In the case of both CASEL’s self-report survey and xSEL Labs’ SELweb assessment of social-emotional skills, the measurement tool in question was intentionally designed to be put to use in educational settings, meaning they were not solely designed with research and evaluation in mind, but instead were developed to be used by educators. Both have been structured to be used as formative tools, supporting educators to understand the skills and competencies of the students they serve, to make judgments about practices they can use in response, and to reflect on how those practices worked.

Conclusion

We have indeed reached a critical moment. There is now a strong and rigorous body of evidence documenting the importance of social, emotional, and cognitive development for an impressive range of positive outcomes including academic achievement, mental and physical well-being, career and financial stability, and civic engagement. We also know that programs and practices can be implemented to effectively build these skills, and we know the conditions under which they are most likely to flourish. Not surprisingly, there is great interest in the field to adopt and implement programs and build and enact SEL standards.
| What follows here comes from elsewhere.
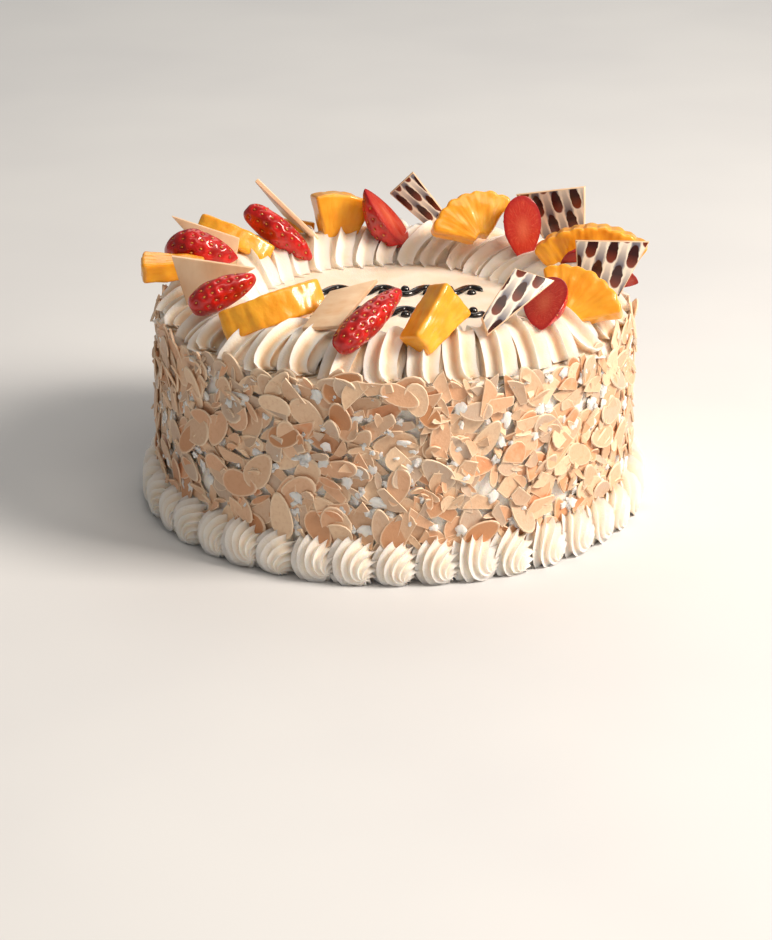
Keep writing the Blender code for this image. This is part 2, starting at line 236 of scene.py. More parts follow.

Yet our work is not done. Building on this momentum, we must continue to drive the field forward using the tenets of prevention science and the core principles presented here to grow the practical knowledge-base. In doing so, we—researchers, practitioners, and policymakers—can work together to develop impactful and feasible solutions that extend the long-term benefits of SEL to all children and across varied contexts.